The other issue raised by the company is whether the circuit court erred in holding that the commission could adjust the company’s net operating income to reflect an alleged income tax saving from an imputed interest cost on pro forma financing using a 13-month average cost of debt capital.
The company can increase its operating income by income tax savings arising out of interest deductions, but in this case the company issued several million dollars worth of preferred stock and reduced its short term debt cost. The commission’s use of a 13-month average instead of a year end cost of debt capital resulted in a higher interest which in turn resulted in a greater income tax savings. Because of the dramatic change in the capital structure as a result of the issuance of the stocks, the trial court found no error in the commission’s use of the average instead of the year end cost of debt capital.
However, it is undisputed that the company’s stock issuance was authorized by the Public Service Commission, pursuant to MCLA 460.301; MSA 22.101. Further, it is undisputed that the company did not in fact derive the income tax savings imputed to it by the commission.
Again we are favorably impressed by the proposed opinion of the administrative law judges which states, in part, that the commission staff justified its position based on the commission’s practice set forth in Re Michigan Bell Telephone Company, 85 PUR3d 467 (1970), but that in that case the commission adopted a year end capital structure.
Additionally, the administrative law judges said it was improper to apply an average cost of debt *538capital to determine income tax savings due to pro forma financing when there has been a significant and material distortion of the capital ratios during the test year.

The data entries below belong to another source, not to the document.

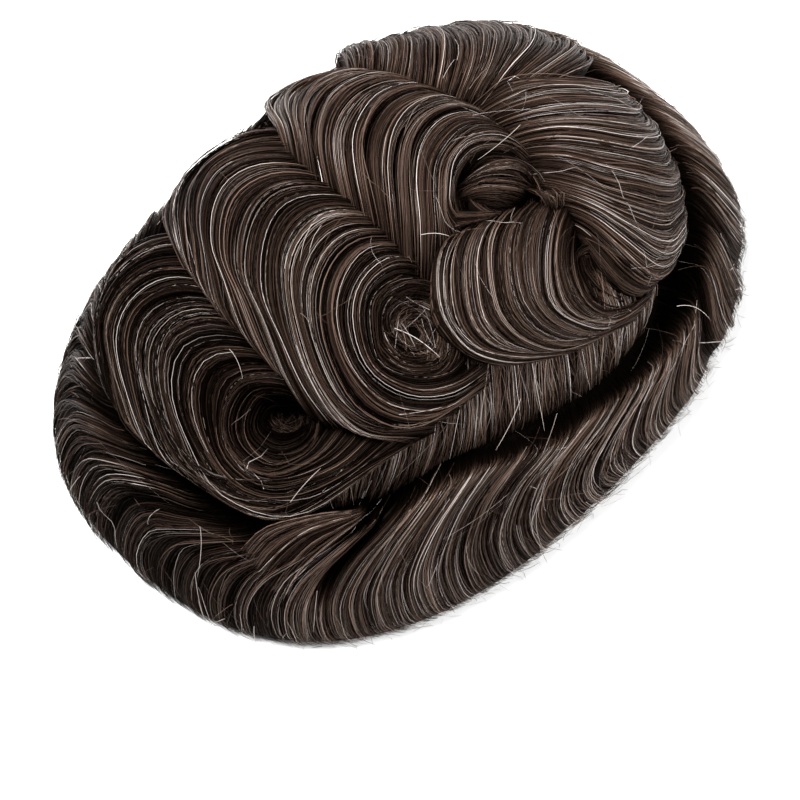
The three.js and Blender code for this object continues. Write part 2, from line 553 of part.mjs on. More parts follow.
const block = grooveBlock();
const walls = Object.values(PARTINGS).map(partingWall).reduce((all, wall) => all.add(wall));

function cutLock(lock) {
  const strips = solidOf(lockGeometry(lock));
  const whole = lock.core ? strips.add(solidOf(coreGeometry(lock.core))) : strips;
  const pieces = whole.intersect(block).subtract(walls).decompose();
  return geometryFrom(pieces.reduce((most, piece) => (piece.volume() > most.volume() ? piece : most)));
}

// Materials and assembly

const WAVES = {
  front_curl: { lock: FRONT_CURL, tone: 0x4a3d35 },
  middle_curl: { lock: MIDDLE_CURL, tone: 0x544740 },
  upper_curl: { lock: UPPER_CURL, tone: 0x51443b },
  crown_curl: { lock: CROWN_CURL, tone: 0x584b41 },
  crown_sweep: { lock: CROWN_SWEEP, tone: 0x5a4d43 },
  far_wave: { lock: FAR_WAVE, tone: 0x53483f },
  under_layer: { lock: UNDER_LAYER, tone: 0x3a302a },
};
const RIM_TONE = 0x4d4139;
const NET_TONE = 0x4e443c;

const hair = (tone) => new THREE.MeshStandardMaterial({ color: tone, roughness: 0.62, metalness: 0 });
const net = new THREE.MeshStandardMaterial({ color: NET_TONE, roughness: 0.8, metalness: 0 });

function namedMesh(name, geometry, material) {
  geometry.computeVertexNormals();
  const mesh = new THREE.Mesh(geometry, material);
  mesh.name = name;
  return mesh;
}

const hairpiece = new THREE.Group();
hairpiece.add(namedMesh("base_cap", baseGeometry(), net));

const waves = new THREE.Group();
for (const [name, { lock, tone }] of Object.entries(WAVES)) {
  waves.add(namedMesh(name, cutLock(lock), hair(tone)));
}
hairpiece.add(waves);

const rim = new THREE.Group();
for (const [name, span] of Object.entries(RIMS)) {
  rim.add(namedMesh(name, rimGeometry(span), hair(RIM_TONE)));
}
hairpiece.add(rim);

export default hairpiece;
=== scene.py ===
"""A toupee hairpiece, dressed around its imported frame: waved and curled locks of hair on a thin base.

Lengths are in metres. +Z is up, the front hairline faces -Y and the wearer's left is +X.
"""

import logging
import math
from dataclasses import dataclass, field
from enum import Enum
from typing import NamedTuple

import bpy
import numpy as np
from mathutils import Matrix, Vector

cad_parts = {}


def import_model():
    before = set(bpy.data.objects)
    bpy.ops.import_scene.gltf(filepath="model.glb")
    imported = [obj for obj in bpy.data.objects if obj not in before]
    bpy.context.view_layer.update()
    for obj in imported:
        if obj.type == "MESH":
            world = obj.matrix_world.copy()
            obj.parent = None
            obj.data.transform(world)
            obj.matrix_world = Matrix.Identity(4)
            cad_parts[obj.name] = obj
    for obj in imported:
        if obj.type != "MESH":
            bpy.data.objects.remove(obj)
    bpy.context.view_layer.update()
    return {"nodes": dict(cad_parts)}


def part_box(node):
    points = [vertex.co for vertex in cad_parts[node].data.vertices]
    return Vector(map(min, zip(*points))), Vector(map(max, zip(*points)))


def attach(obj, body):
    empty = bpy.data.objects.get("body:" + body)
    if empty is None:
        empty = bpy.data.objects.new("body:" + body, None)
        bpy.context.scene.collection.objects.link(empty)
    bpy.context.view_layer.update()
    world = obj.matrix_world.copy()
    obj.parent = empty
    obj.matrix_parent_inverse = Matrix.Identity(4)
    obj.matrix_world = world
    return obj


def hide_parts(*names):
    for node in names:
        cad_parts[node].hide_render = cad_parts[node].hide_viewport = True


Array = np.ndarray
Pair = tuple[float, float]

LOG = logging.getLogger("hairpiece")
MM = 0.001

# The hair outside the base
HAIR_DEPTH_AT_END = 19 * MM
HAIR_DEPTH_AT_SIDE = 18 * MM
HAIR_DEPTH_ON_TOP = 25.5 * MM
EDGE_TUCK = 3 * MM
EDGE_TUCK_HEIGHT = 9 * MM
ROOT_CLEARANCE = 0.85 * MM
SOLE_WIDTH = 9 * MM

# The plan is a superellipse, and the dome's edge stands this steep
PLAN_POWER = 2.41
EDGE_STEEPNESS = math.radians(77)

# Places on the plan are shares: across runs from -1 at the far side to 1 at the near side, along runs
# from -1 at the front to 1 at the back. A depth of 0 is on the base and 1 on the hair's crests.

# The closed groove round the waves: its reach from the middle at sixteen even turns, of which the first
# is at the near side
GROOVE = (0.87, 0.905, 0.865, 0.81, 0.82, 0.83, 0.86, 0.865, 0.865, 0.865, 0.86, 0.84, 0.832, 0.84,
          0.82, 0.8)

# How far the roll's strands drift round the edge, in turns, at the same sixteen turns
DRIFT = (-0.04, -0.035, -0.03, -0.025, -0.03, -0.04, -0.045, -0.045, -0.045, -0.045, -0.05, -0.062,
         -0.066, -0.06, -0.048, -0.045)


class Guide(NamedTuple):
    """One strand that shapes a lock: its lift and its places, from the root to the tip."""

    lift: float
    root: Pair
    rise: Pair
    shoulder: Pair
    crest: Pair
    fall: Pair
    sweep: Pair
    tip: Pair
    end: Pair


class TuftGuide(NamedTuple):
    """One strand that shapes a tuft: its lift and its places, from the root to the tip."""

    lift: float
    root: Pair
    rise: Pair
    crest: Pair
    fall: Pair
    tip: Pair


class ShortGuide(NamedTuple):
    """One short strand of the hair under the curls: its lift and its places."""

    lift: float
    root: Pair
    fall: Pair
    tip: Pair


class Stray(NamedTuple):
    """A stiff hair that lies across the others: the lock it is on, its ends and its sideways bow."""

    node: str
    start: Pair
    end: Pair
    bow: float


class RollRow(NamedTuple):
    """One row of the rolled edge: its share of the way across, its depth and its share of the drift."""

    reach: float
    depth: float
    drift: float


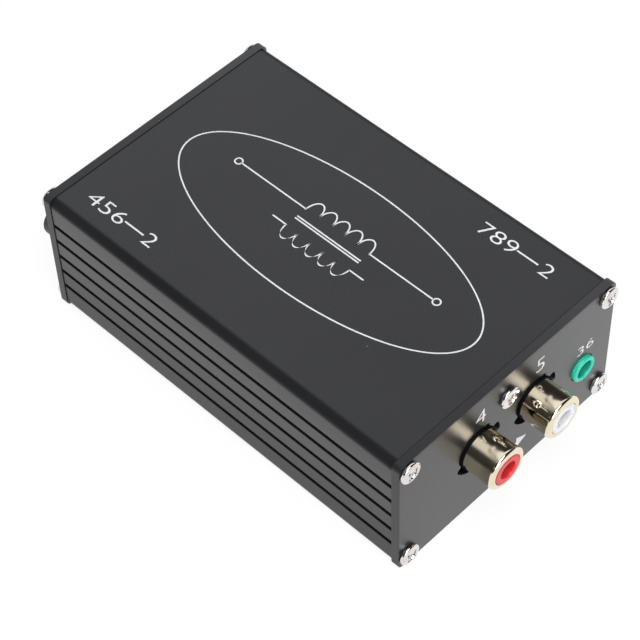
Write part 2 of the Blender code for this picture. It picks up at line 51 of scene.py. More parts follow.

The result in such an instance is not representative of the anticipated interest costs in the future. They point out that the major difference in the positions of the commission staff and the company results from the conversion of short-term debt, on which interest is paid which is deductible from income tax, to preferred stock on which dividends are paid which are not deductible from income tax. On this basis alone, they conclude that the position of the commission staff must be rejected. We agree.
In Public Service Commission v Indiana Bell Telephone Co, 235 Ind 1; 130 NE2d 467 (1955), the Court said that the commission could not arbitrarily disallow Federal taxes which the company had paid or was obligated to pay, by assuming a tax saving under a capital structure which did not exist.
In General Telephone Co v Public Utilities Commission, 174 Ohio St 575; 191 NE2d 341 (1963), the Court wrote that there was no tax advantage to the company because the Federal income tax law did not permit the deduction of hypothetical interest in computing income tax.
In Application of Diamond State Telephone Co, 51 Del 525; 149 A2d 324 (1959), the Court said the commission could not arbitrarily disallow actual expenses on the theory of reforming the company’s capital structure.
In the present case the commission should not have used a 13-month average cost of debt capital as the way to determine the interest cost for pro forma financing since it was not representative of anticipated interest costs. Again we are unable to *539grant the company any direct remedy since the rates in question have been superseded by subsequent orders of the commission. Nevertheless, we have considered this issue for the purpose of giving guidance to the commission in future cases.
The final question was presented in the commission’s cross-appeal. It is argued that the circuit court erred in holding that the commission could not adjust the company’s net operating income by $95,976 to reflect anticipated net increases in directory advertising occurring after the close of the test year because it failed to deduct related anticipated expenses.
Ordinarily, if anticipated increases in revenue are considered by the commission, anticipated increases in expenses should also be considered. Michigan Consolidated Gas Co v Public Service Commission, 389 Mich 624; 209 NW2d 210 (1973). However, it is the position of the commission in this case that the record only showed a possible wage increase and that this was uncertain in amount and thus too vague to be included.
In discussing this issue the circuit court wrote:
"In the present case the Administrative Law Judge[s] considered the expected increase in advertising revenue to be too speculative. The Commission nevertheless made an adjustment for the expected increase in revenue. In so doing it failed to consider an increase in wages under a labor contract that was to become effective at the end of the period it was considering for the additional directory revenues. Under the holding in Michigan Consolidated Gas (supra) this was arbitrary and unreasonable. The Commission erred in making a positive adjustment of $95,976 to Plaintiff’s net operating income.”
The company argues that the directory advertising contracts that were the basis of the projected *540increase in revenue were not in existence so the fact that the labor contracts were not in existence should not have precluded projecting an increase in labor costs. Further, the company contends that the whole subject of an increase in directory revenues beyond the test year is speculative and lacks sufficient support in the record to warrant any adjustment.
The company did not introduce evidence estimating the amount of the anticipated increase in labor costs. However, its operating vice president did testify that increases in direct labor costs were expected following contract negotiations scheduled for May, 1975.
We are inclined to think that the anticipated increases in directory advertising revenues extending beyond the test year were too uncertain to have been credited by the commission. The administrative law judges’ opinion stated that in view of the present economic conditions in Michigan, the conclusion that directory revenues will increase at the same rate as in the past was too speculative for adoption.
Also, we agree with the circuit court that once the commission did consider the anticipated increases in directory revenue extending beyond the test year, it should also have considered the anticipated wage increases for that same period even though they too were somewhat speculative. Therefore, we decline to set aside the circuit court’s disallowance of the $95,976 positive adjustment to the company’s operating income.
The circuit court is affirmed, except as modified herein. No costs, a public question being involved.